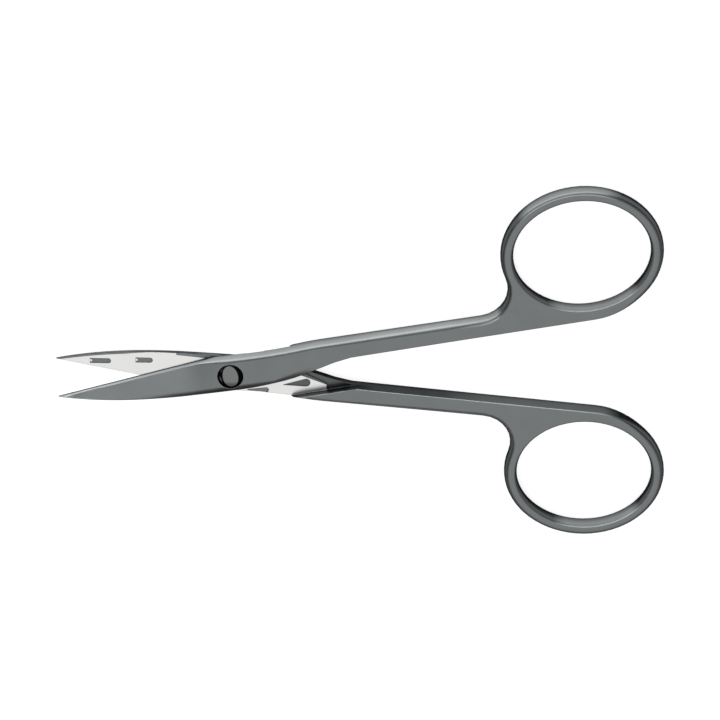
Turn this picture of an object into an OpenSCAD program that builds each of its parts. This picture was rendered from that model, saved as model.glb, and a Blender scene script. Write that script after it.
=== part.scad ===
// Iris scissors: two forged steel halves, one the other turned over, on one joint screw.
// The joint axis is Z, through the origin. The cutting plane between the halves is
// lap_z above the table, and the table is z = 0. The blades point along -X.

/* [Blade] */
// From the joint axis to the blade tip
blade_len = 32.4; // [28:0.1:38]
// Rise of the straight cutting edge for each millimetre from the tip
edge_slope = 0.125; // [0.1:0.005:0.14]
// Depth of the convex back below the axis
back_depth = 3.1; // [2.8:0.05:3.4]
// Place of the deepest point of the back, from the joint axis
back_x = 8; // [7:0.5:10]
// Thickness of the back at the tip
tip_t = 0.55; // [0.4:0.05:0.8]
// Thickness of the back in the middle of the blade
blade_t = 1.35; // [1:0.05:1.5]
// Length over which the back thickens behind the tip
tip_rise = 3.5; // [2:0.5:6]
// Width of the ground bevel along the cutting edge
bevel_w = 0.35; // [0.25:0.05:0.6]
// Thickness behind the bevel, as a share of the thickness of the back
bevel_share = 0.45; // [0.4:0.05:0.7]
// Length of the blunt point
point_l = 0.3; // [0.2:0.05:0.4]

/* [Joint] */
// Thickness of one half at the joint
joint_t = 1.85; // [1.7:0.05:2.2]
// Half width of the joint on its cutting side
waist_w = 3.5; // [3.4:0.05:3.8]
// Lateral roll of the outer edge at the joint
joint_roll = 1.0; // [0.7:0.05:1.2]
// Where the full thickness of the shank starts, on its outer side
nose_x = 11.6; // [10:0.1:12.5]
// Where the step wall runs out at the inner side of the shank
step_end_x = 23.5; // [23:0.1:26]
// Where the sloping shoulder runs out at the inner side of the shank
shoulder_x = 21.5; // [20:0.1:22]
// Rise of the shoulder for each millimetre
shoulder_slope = 0.267; // [0.24:0.005:0.28]
// End of the ground face that the other half slides on
ride_x = 18; // [17:0.1:19]
// Depth of the relief behind the ride
relief_t = 0.2; // [0.1:0.05:0.3]
// Depth of the recesses in the ground face
recess_t = 0.12; // [0.05:0.01:0.2]
// Depth of the unground strip along the back beside the joint
strip_t = 0.06; // [0.03:0.01:0.1]

/* [Shank] */
// Gap from the axis to the inner wall of the shank at the shoulder
inner_gap = 0.5; // [0.4:0.05:0.8]
// Width of the shank
shank_w = 3.6; // [3.3:0.05:4]
// Lateral roll of the outer edge in the middle of the shank
shank_roll = 1.2; // [0.9:0.05:1.4]
// Rounding of the back of blade and joint towards its outer face
back_roll = 0.4; // [0.2:0.05:0.5]
// Radius in the corner between shank and bow
corner_r = 5.7; // [4:0.1:7]
// Small radius on the edges of the flat walls
wall_r = 0.16; // [0.1:0.02:0.2]

/* [Bow] */
// From the joint axis to the centre of the finger hole
bow_reach = 69.05; // [64:0.05:74]
// Angle of that centre above the axis when the scissors are closed
bow_angle = 12.15; // [11.5:0.05:13]
// Length of the finger hole
hole_l = 25.2; // [23:0.1:27]
// Width of the finger hole
hole_w = 21.3; // [19:0.1:22]
// Turn of the finger hole towards the other half
hole_tilt = 2.8; // [0:0.1:6]
// Width of the band around the hole
band_w = 2.4; // [2.2:0.05:2.8]
// Thickness of the bow
bow_t = 3.5; // [3:0.05:3.6]
// Bulge of the band into the hole
inner_bulge = 0.6; // [0.4:0.02:0.7]
// Bulge of the band on its outer side
outer_bulge = 0.94; // [0.7:0.02:1.1]

/* [Screw] */
// Diameter of the screw head
head_d = 4.75; // [4.2:0.05:5]
// Height of the screw head
head_t = 0.95; // [0.8:0.05:1.1]
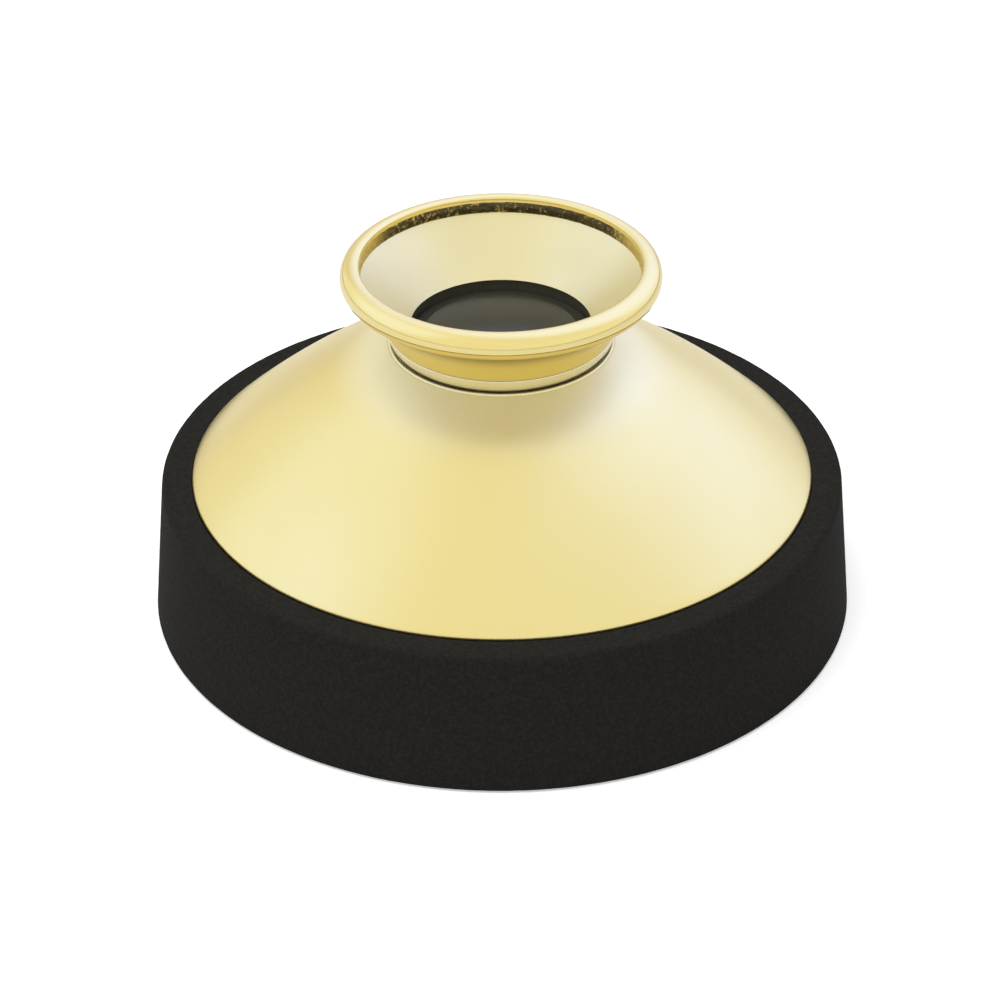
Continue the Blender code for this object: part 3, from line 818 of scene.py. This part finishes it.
def make_world():
    """White to the camera. In reflections a pale tent with soft folds, and the panels of TENT_PANELS in it."""
    world = bpy.data.worlds.new("studio")
    bpy.context.scene.world = world
    world.use_nodes = True
    nodes, links = world.node_tree.nodes, world.node_tree.links
    nodes.clear()
    out = nodes.new("ShaderNodeOutputWorld")
    generated = nodes.new("ShaderNodeTexCoord").outputs["Generated"]
    folds = spread(nodes, links, noise_factor(nodes, links, generated, FOLD_SCALE, 2.0, 0.5), *FOLD_RANGE)
    seen = blend_colours(nodes, links, folds, TENT_SHADE, TENT_LIGHT)
    for azimuth, elevation, outer, inner, colour in TENT_PANELS:
        near = facing(nodes, links, towards(azimuth, elevation), outer, inner)
        seen = blend_colours(nodes, links, near, seen, colour)
    room = nodes.new("ShaderNodeBackground")
    links.new(seen, room.inputs["Color"])
    path = nodes.new("ShaderNodeLightPath")
    first = nodes.new("ShaderNodeMixShader")
    links.new(path.outputs["Is Glossy Ray"], first.inputs[0])
    links.new(background(nodes, PLAIN_LIGHT).outputs[0], first.inputs[1])
    links.new(room.outputs[0], first.inputs[2])
    second = nodes.new("ShaderNodeMixShader")
    links.new(path.outputs["Is Camera Ray"], second.inputs[0])
    links.new(first.outputs[0], second.inputs[1])
    links.new(background(nodes, WHITE).outputs[0], second.inputs[2])
    links.new(second.outputs[0], out.inputs["Surface"])


def make_lamp():
    """A broad soft lamp overhead. It lights the foam and floor and isn't seen in the metal."""
    data = bpy.data.lights.new("overhead", "AREA")
    data.size = LAMP_SIZE
    data.energy = LAMP_POWER
    lamp = bpy.data.objects.new("overhead", data)
    bpy.context.scene.collection.objects.link(lamp)
    lamp.location = LAMP_PLACE
    lamp.rotation_mode = "QUATERNION"
    lamp.rotation_quaternion = (-lamp.location).to_track_quat("-Z", "Y")
    lamp.visible_glossy = False


def main():
    polished = brass("dish_look", GOLD, GOLD_PALE, SATIN_ROUGHNESS, painted_zone=DISH_PAINTED_LIGHT_ZONE)
    satin = brass("satin_brass_look", SATIN_GOLD, SATIN_DEEP, SATIN_ROUGHNESS)
    make_camera()
    make_dish(polished)
    make_foam(foam_material())
    make_collar(brass("collar_look", COLLAR_GOLD, COLLAR_PALE, COLLAR_ROUGHNESS))
    make_shell(brass("shell_look", SATIN_GOLD, SATIN_DEEP, SATIN_ROUGHNESS, painted_zone=SHELL_BEAD_SHADE_ZONE))
    make_liner(brass("liner_look", LINER_GOLD, LINER_PALE, LINER_ROUGHNESS))
    make_rim(brass("rim_look", GOLD, GOLD_PALE, RIM_ROUGHNESS, painted_zone=RIM_BEAD_SHADE_ZONE))
    make_solder(solder_material())
    make_disc(gloss_black())
    make_stem(satin, grained("blackened_bore", BORE_BLACK, 0.5))
    dress_nodes({
        "bond_ring": grained("tape", TAPE_PALE, 0.6),
        "collar_gasket": grained("gasket_black", GASKET_BLACK, 0.7),
        "snap_ring": brass("spring_steel_look", STEEL, STEEL_PALE, STEEL_ROUGHNESS),
        "cone_spacer": grained("moulded_black", SPACER_BLACK, 0.5),
        "clamp_nut": satin,
    })
    make_floor()
    make_world()
    make_lamp()
    bpy.context.scene.view_settings.view_transform = "Standard"


main()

================================

Task brief: Would you write down every record again, exactly?

Complete answer:
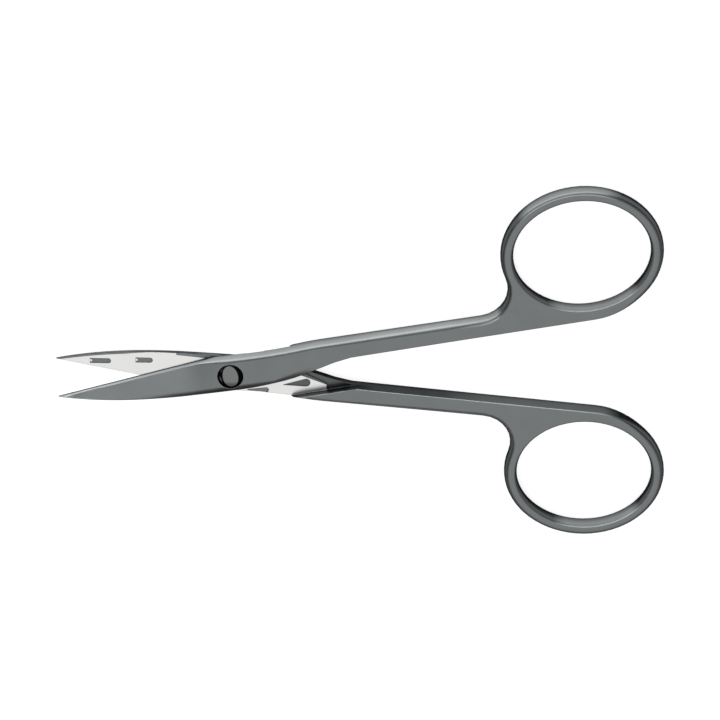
Turn this picture of an object into an OpenSCAD program that builds each of its parts. This picture was rendered from that model, saved as model.glb, and a Blender scene script. Write that script after it.
=== part.scad ===
// Iris scissors: two forged steel halves, one the other turned over, on one joint screw.
// The joint axis is Z, through the origin. The cutting plane between the halves is
// lap_z above the table, and the table is z = 0. The blades point along -X.

/* [Blade] */
// From the joint axis to the blade tip
blade_len = 32.4; // [28:0.1:38]
// Rise of the straight cutting edge for each millimetre from the tip
edge_slope = 0.125; // [0.1:0.005:0.14]
// Depth of the convex back below the axis
back_depth = 3.1; // [2.8:0.05:3.4]
// Place of the deepest point of the back, from the joint axis
back_x = 8; // [7:0.5:10]
// Thickness of the back at the tip
tip_t = 0.55; // [0.4:0.05:0.8]
// Thickness of the back in the middle of the blade
blade_t = 1.35; // [1:0.05:1.5]
// Length over which the back thickens behind the tip
tip_rise = 3.5; // [2:0.5:6]
// Width of the ground bevel along the cutting edge
bevel_w = 0.35; // [0.25:0.05:0.6]
// Thickness behind the bevel, as a share of the thickness of the back
bevel_share = 0.45; // [0.4:0.05:0.7]
// Length of the blunt point
point_l = 0.3; // [0.2:0.05:0.4]

/* [Joint] */
// Thickness of one half at the joint
joint_t = 1.85; // [1.7:0.05:2.2]
// Half width of the joint on its cutting side
waist_w = 3.5; // [3.4:0.05:3.8]
// Lateral roll of the outer edge at the joint
joint_roll = 1.0; // [0.7:0.05:1.2]
// Where the full thickness of the shank starts, on its outer side
nose_x = 11.6; // [10:0.1:12.5]
// Where the step wall runs out at the inner side of the shank
step_end_x = 23.5; // [23:0.1:26]
// Where the sloping shoulder runs out at the inner side of the shank
shoulder_x = 21.5; // [20:0.1:22]
// Rise of the shoulder for each millimetre
shoulder_slope = 0.267; // [0.24:0.005:0.28]
// End of the ground face that the other half slides on
ride_x = 18; // [17:0.1:19]
// Depth of the relief behind the ride
relief_t = 0.2; // [0.1:0.05:0.3]
// Depth of the recesses in the ground face
recess_t = 0.12; // [0.05:0.01:0.2]
// Depth of the unground strip along the back beside the joint
strip_t = 0.06; // [0.03:0.01:0.1]

/* [Shank] */
// Gap from the axis to the inner wall of the shank at the shoulder
inner_gap = 0.5; // [0.4:0.05:0.8]
// Width of the shank
shank_w = 3.6; // [3.3:0.05:4]
// Lateral roll of the outer edge in the middle of the shank
shank_roll = 1.2; // [0.9:0.05:1.4]
// Rounding of the back of blade and joint towards its outer face
back_roll = 0.4; // [0.2:0.05:0.5]
// Radius in the corner between shank and bow
corner_r = 5.7; // [4:0.1:7]
// Small radius on the edges of the flat walls
wall_r = 0.16; // [0.1:0.02:0.2]

/* [Bow] */
// From the joint axis to the centre of the finger hole
bow_reach = 69.05; // [64:0.05:74]
// Angle of that centre above the axis when the scissors are closed
bow_angle = 12.15; // [11.5:0.05:13]
// Length of the finger hole
hole_l = 25.2; // [23:0.1:27]
// Width of the finger hole
hole_w = 21.3; // [19:0.1:22]
// Turn of the finger hole towards the other half
hole_tilt = 2.8; // [0:0.1:6]
// Width of the band around the hole
band_w = 2.4; // [2.2:0.05:2.8]
// Thickness of the bow
bow_t = 3.5; // [3:0.05:3.6]
// Bulge of the band into the hole
inner_bulge = 0.6; // [0.4:0.02:0.7]
// Bulge of the band on its outer side
outer_bulge = 0.94; // [0.7:0.02:1.1]

/* [Screw] */
// Diameter of the screw head
head_d = 4.75; // [4.2:0.05:5]
// Height of the screw head
head_t = 0.95; // [0.8:0.05:1.1]
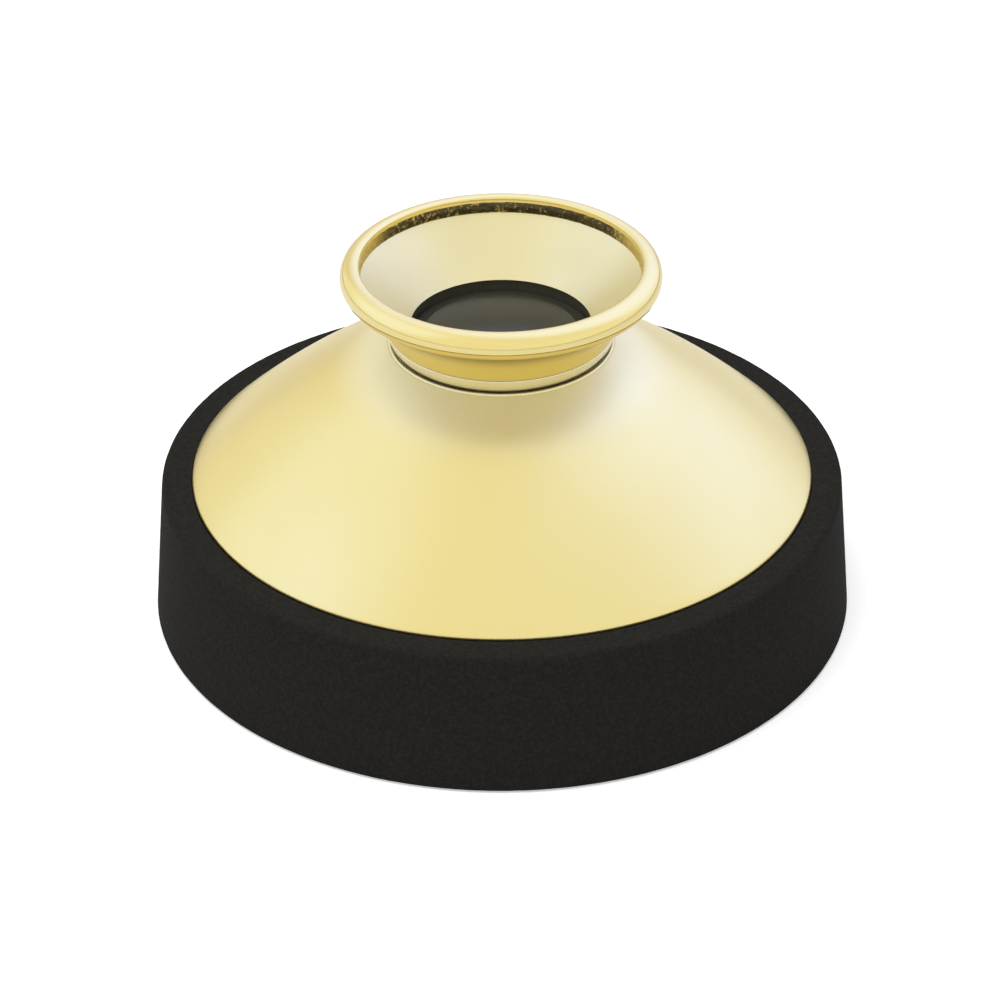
Continue the Blender code for this object: part 3, from line 818 of scene.py. This part finishes it.
def make_world():
    """White to the camera. In reflections a pale tent with soft folds, and the panels of TENT_PANELS in it."""
    world = bpy.data.worlds.new("studio")
    bpy.context.scene.world = world
    world.use_nodes = True
    nodes, links = world.node_tree.nodes, world.node_tree.links
    nodes.clear()
    out = nodes.new("ShaderNodeOutputWorld")
    generated = nodes.new("ShaderNodeTexCoord").outputs["Generated"]
    folds = spread(nodes, links, noise_factor(nodes, links, generated, FOLD_SCALE, 2.0, 0.5), *FOLD_RANGE)
    seen = blend_colours(nodes, links, folds, TENT_SHADE, TENT_LIGHT)
    for azimuth, elevation, outer, inner, colour in TENT_PANELS:
        near = facing(nodes, links, towards(azimuth, elevation), outer, inner)
        seen = blend_colours(nodes, links, near, seen, colour)
    room = nodes.new("ShaderNodeBackground")
    links.new(seen, room.inputs["Color"])
    path = nodes.new("ShaderNodeLightPath")
    first = nodes.new("ShaderNodeMixShader")
    links.new(path.outputs["Is Glossy Ray"], first.inputs[0])
    links.new(background(nodes, PLAIN_LIGHT).outputs[0], first.inputs[1])
    links.new(room.outputs[0], first.inputs[2])
    second = nodes.new("ShaderNodeMixShader")
    links.new(path.outputs["Is Camera Ray"], second.inputs[0])
    links.new(first.outputs[0], second.inputs[1])
    links.new(background(nodes, WHITE).outputs[0], second.inputs[2])
    links.new(second.outputs[0], out.inputs["Surface"])


def make_lamp():
    """A broad soft lamp overhead. It lights the foam and floor and isn't seen in the metal."""
    data = bpy.data.lights.new("overhead", "AREA")
    data.size = LAMP_SIZE
    data.energy = LAMP_POWER
    lamp = bpy.data.objects.new("overhead", data)
    bpy.context.scene.collection.objects.link(lamp)
    lamp.location = LAMP_PLACE
    lamp.rotation_mode = "QUATERNION"
    lamp.rotation_quaternion = (-lamp.location).to_track_quat("-Z", "Y")
    lamp.visible_glossy = False


def main():
    polished = brass("dish_look", GOLD, GOLD_PALE, SATIN_ROUGHNESS, painted_zone=DISH_PAINTED_LIGHT_ZONE)
    satin = brass("satin_brass_look", SATIN_GOLD, SATIN_DEEP, SATIN_ROUGHNESS)
    make_camera()
    make_dish(polished)
    make_foam(foam_material())
    make_collar(brass("collar_look", COLLAR_GOLD, COLLAR_PALE, COLLAR_ROUGHNESS))
    make_shell(brass("shell_look", SATIN_GOLD, SATIN_DEEP, SATIN_ROUGHNESS, painted_zone=SHELL_BEAD_SHADE_ZONE))
    make_liner(brass("liner_look", LINER_GOLD, LINER_PALE, LINER_ROUGHNESS))
    make_rim(brass("rim_look", GOLD, GOLD_PALE, RIM_ROUGHNESS, painted_zone=RIM_BEAD_SHADE_ZONE))
    make_solder(solder_material())
    make_disc(gloss_black())
    make_stem(satin, grained("blackened_bore", BORE_BLACK, 0.5))
    dress_nodes({
        "bond_ring": grained("tape", TAPE_PALE, 0.6),
        "collar_gasket": grained("gasket_black", GASKET_BLACK, 0.7),
        "snap_ring": brass("spring_steel_look", STEEL, STEEL_PALE, STEEL_ROUGHNESS),
        "cone_spacer": grained("moulded_black", SPACER_BLACK, 0.5),
        "clamp_nut": satin,
    })
    make_floor()
    make_world()
    make_lamp()
    bpy.context.scene.view_settings.view_transform = "Standard"


main()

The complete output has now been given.